Recorded data:
>>>>>

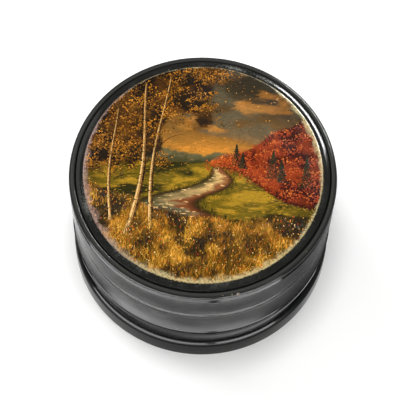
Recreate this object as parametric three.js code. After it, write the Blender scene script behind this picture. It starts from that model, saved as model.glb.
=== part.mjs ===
// Round lacquered tobacco box with a pull-off lid, turned from pressed paper board.
// Millimetres, +Z up. The origin is the middle of the foot, on the table.
import * as THREE from "three";

// Radii, each set off from the bead that runs round the edge of the lid
const beadRadius = 45;
const wallSetback = 0.1; // the walls stand this much inside the bead
const seamSetback = 0.55; // the body's upper edge draws in this much more under the lid
const footProud = 0.1; // the foot swells this much past the walls
const neckDepth = 0.85; // narrow neck under the body's lip
const filletDepth = 0.4; // small square edge under that neck
const throatDepth = 1.4; // recessed band between that edge and the foot
const coveDepth = 0.95; // deepest place of the body's hollow side

// Heights, each counted from the piece below
const footHeight = 9.9;
const throatHeight = 10.9; // recessed band, square edge and neck
const bodyHeight = 16.2;
const lidWallHeight = 12.7;
const neckHeight = 2;
const filletHeight = 1.7;

// Sloped edges that catch the light, inwards and along the wall
const flareDepth = 0.55; // slope of the body's side down to its lip
const flareHeight = 1.1;
const shelfDepth = 0.4; // the body's edge under the lid
const shelfHeight = 0.56;
const bevelDepth = 0.6; // the lid wall's edge under the bead
const bevelHeight = 0.85;

// Lid plate: bead, groove, black margin with a round edge, low dome
const beadWidth = 2.15;
const beadHeight = 2.9;
const beadRound = 1.25;
const beadFall = 0.1; // the bead's top falls this much towards the groove
const grooveWidth = 0.3;
const grooveDepth = 0.7; // below the top of the bead
const marginWidth = 2.15; // from the painting to the groove
const marginDrop = 0.15; // fall of the flat part of the margin
const marginRound = 0.8; // sloped and round part of the margin
const marginRise = 3.7; // from the plate's underside to the edge of the painting
const crownRise = 1.8; // from the edge of the painting to the middle of the dome
const lidPlateThickness = 3;
const glueLedge = 2.4; // flat ring under the plate, inside the lid wall's bore

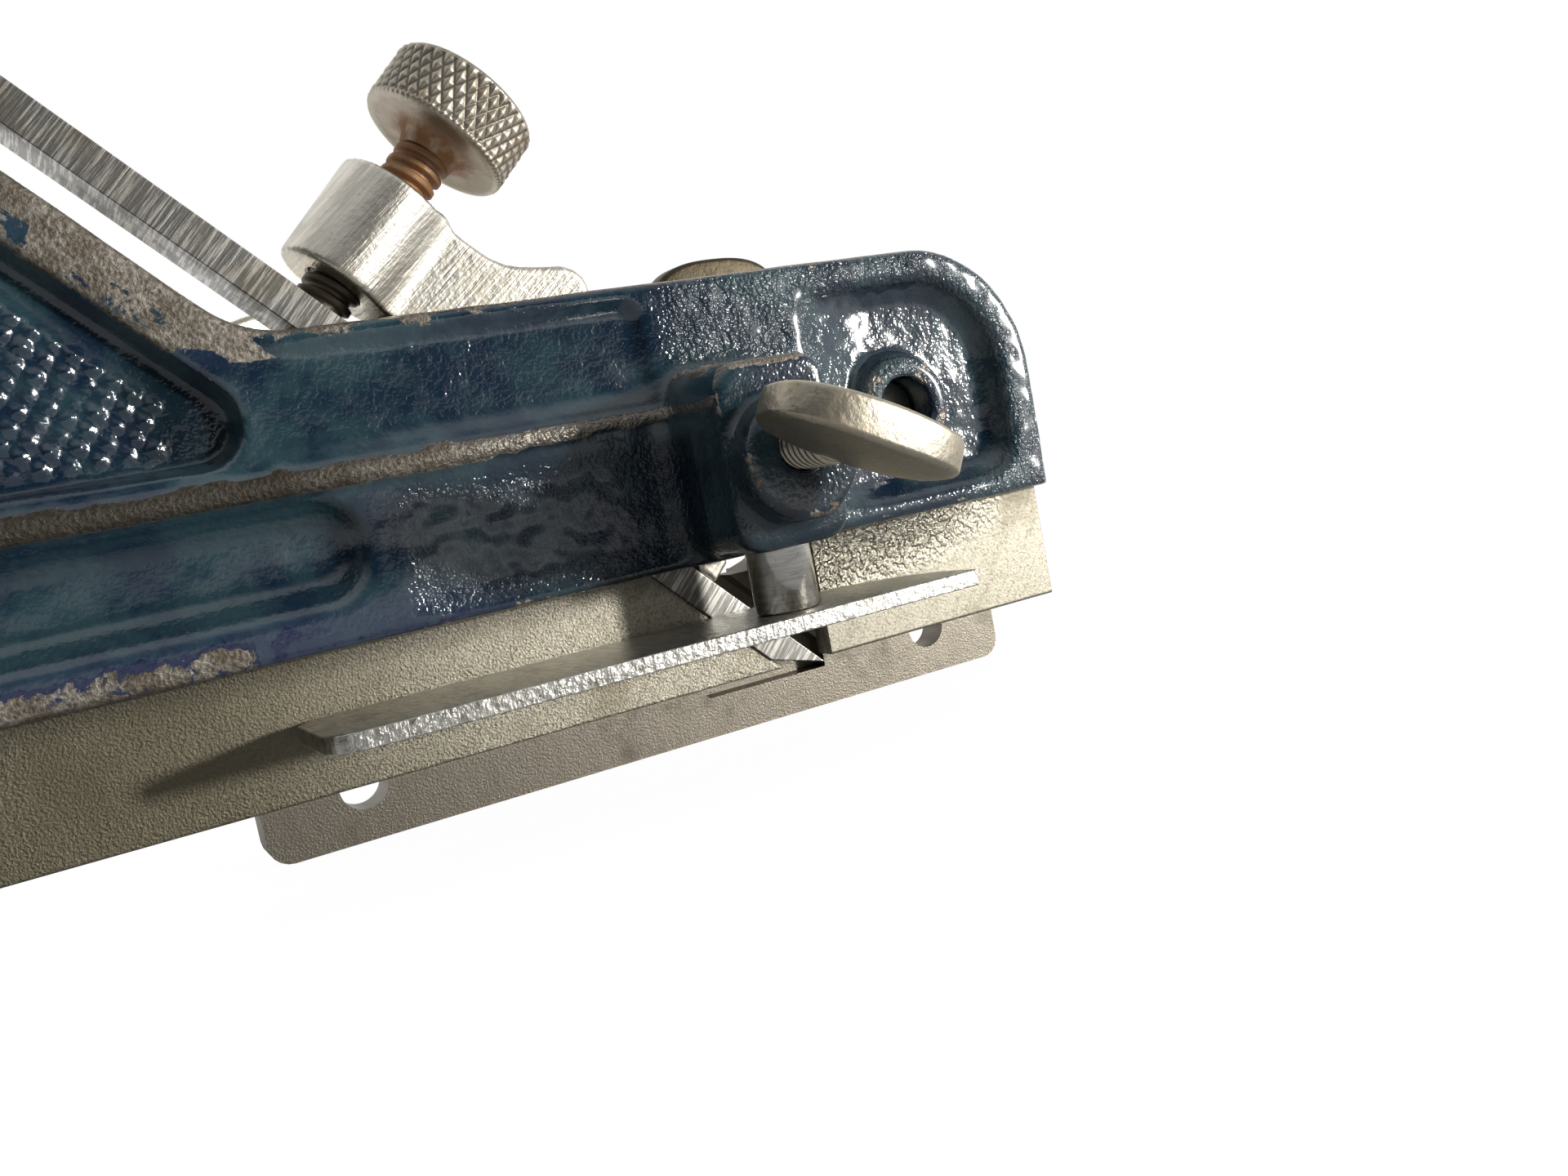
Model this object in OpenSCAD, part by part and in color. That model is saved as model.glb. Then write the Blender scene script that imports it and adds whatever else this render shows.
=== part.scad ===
// Small metal plough plane: a cast body with a thin skate and a fin-shaped handle, a narrow iron
// under a lever cap, a depth stop on the right and a fence on two arms on the left.
// X runs to the toe, Y to the left (the fence side), Z up. The origin is the middle of the sole.

/* [Sole and skate] */
// Length of the sole from heel to toe
sole_l = 146; // [136:1:170]
// Distance from the cutting edge forward to the toe
toe_l = 31.8; // [29:0.2:40]
// Thickness of the skate
skate_t = 2.8; // [2.2:0.1:3.2]
// Height of the bare skate below the casting
skate_h = 12.6; // [11.5:0.1:15]
// Open length of the mouth in front of the cutting edge
mouth_l = 1.6; // [1.2:0.1:3]

/* [Casting] */
// Height of the casting's flat top above the sole
body_h = 40.4; // [39.5:0.1:46]
// Distance from the middle plane to the casting's right face
right_y = 4.4; // [4.2:0.1:6]
// Distance from the middle plane to the handle's left face
left_y = 4.4; // [4:0.1:6]
// Distance from the middle plane to the left cheek beside the iron
cheek_y = 6.6; // [6.4:0.1:6.7]
// Radius of the round corner at the toe
toe_r = 14; // [8:0.5:16]
// Depth of the two flat fields above and below the rib
field_d = 1; // [0.4:0.1:1.4]
// Depth of the handle's panels, the long groove and the recess at the toe
recess_d = 2.4; // [1:0.1:2.8]
// Width of the rim above the upper field and the toe's recess
rim_w = 1.6; // [1:0.1:2.5]
// Width of the band along the handle's front edge
band_w = 4.8; // [3:0.1:6]
// Height of the rib along the middle of the casting
rib_z = 27.8; // [27:0.1:28.6]
// Thickness of that rib
rib_t = 1.5; // [1:0.1:2.5]
// Distance by which the handle's front edge lies behind the iron's bed
handle_gap = 3.6; // [2:0.1:6]
// Height of the horn at the top of the handle
horn_h = 88; // [82:1:95]

/* [Iron and lever cap] */
// Width of the iron
iron_w = 6.35; // [5.5:0.05:6.8]
// Thickness of the iron
iron_t = 3.2; // [2.5:0.1:3.6]
// Length of the iron
iron_l = 96; // [88:1:104]
// Distance by which the iron's edge reaches below the sole
iron_out = 0.5; // [0.1:0.1:1]
// Grinding angle of the iron
grind_angle = 30; // [25:1:35]
// Distance by which the iron stands out past the skate's right face
iron_side = 0.3; // [0.1:0.05:0.5]
// Diameter of the lever cap's round boss
boss_d = 10.8; // [9:0.1:11]
// Height of that boss along its screw
boss_h = 10.5; // [9:0.5:13]
// Distance from the cutting edge up the iron to the lever cap's screw
screw_s = 60; // [58:0.5:64]
// Diameter of the lever cap's screw
cap_screw_d = 5.2; // [4:0.1:6.5]
// Diameter of the knurled knob
knob_d = 14.3; // [11:0.1:17]
// Height of the knurled knob
knob_h = 6.2; // [4:0.1:8]
// Diameter of the lever cap's pivot pin
pivot_d = 3.2; // [2.5:0.1:4]

/* [Depth stop] */
// Diameter of the post
post_d = 6.35; // [5:0.05:7]
// Length of the post above the foot
post_l = 23; // [21:0.5:23.5]
// Distance from the middle plane to the post
post_y = 10.5; // [9.8:0.1:11.5]
// Distance from the cutting edge back to the post
post_back = 7.4; // [6:0.1:8]
// Length of the foot
foot_l = 64; // [50:1:70]
// Width of the foot
foot_w = 14.4; // [12:0.1:14.4]
// Thickness of the foot
foot_t = 1.6; // [1.2:0.1:2.5]
// Height of the foot's underside above the sole
foot_z = 5.4; // [5:0.1:6.5]

/* [Fence] */
// Length of the fence plate
fence_l = 86.7; // [80:0.5:100]
// Thickness of the fence plate
fence_t = 3.97; // [3:0.01:5]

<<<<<

Aim of the task: Copy the records above exactly, from the first line through the line containing "const filletHeight = 1.7;", and include nothing else.

Result of the exercise:
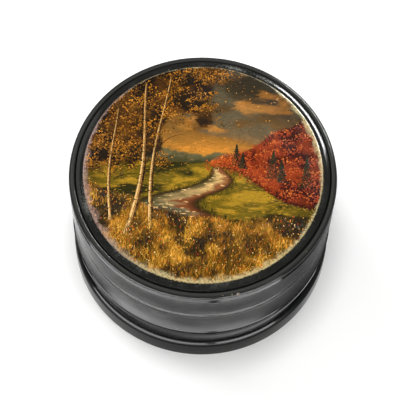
Recreate this object as parametric three.js code. After it, write the Blender scene script behind this picture. It starts from that model, saved as model.glb.
=== part.mjs ===
// Round lacquered tobacco box with a pull-off lid, turned from pressed paper board.
// Millimetres, +Z up. The origin is the middle of the foot, on the table.
import * as THREE from "three";

// Radii, each set off from the bead that runs round the edge of the lid
const beadRadius = 45;
const wallSetback = 0.1; // the walls stand this much inside the bead
const seamSetback = 0.55; // the body's upper edge draws in this much more under the lid
const footProud = 0.1; // the foot swells this much past the walls
const neckDepth = 0.85; // narrow neck under the body's lip
const filletDepth = 0.4; // small square edge under that neck
const throatDepth = 1.4; // recessed band between that edge and the foot
const coveDepth = 0.95; // deepest place of the body's hollow side

// Heights, each counted from the piece below
const footHeight = 9.9;
const throatHeight = 10.9; // recessed band, square edge and neck
const bodyHeight = 16.2;
const lidWallHeight = 12.7;
const neckHeight = 2;
const filletHeight = 1.7;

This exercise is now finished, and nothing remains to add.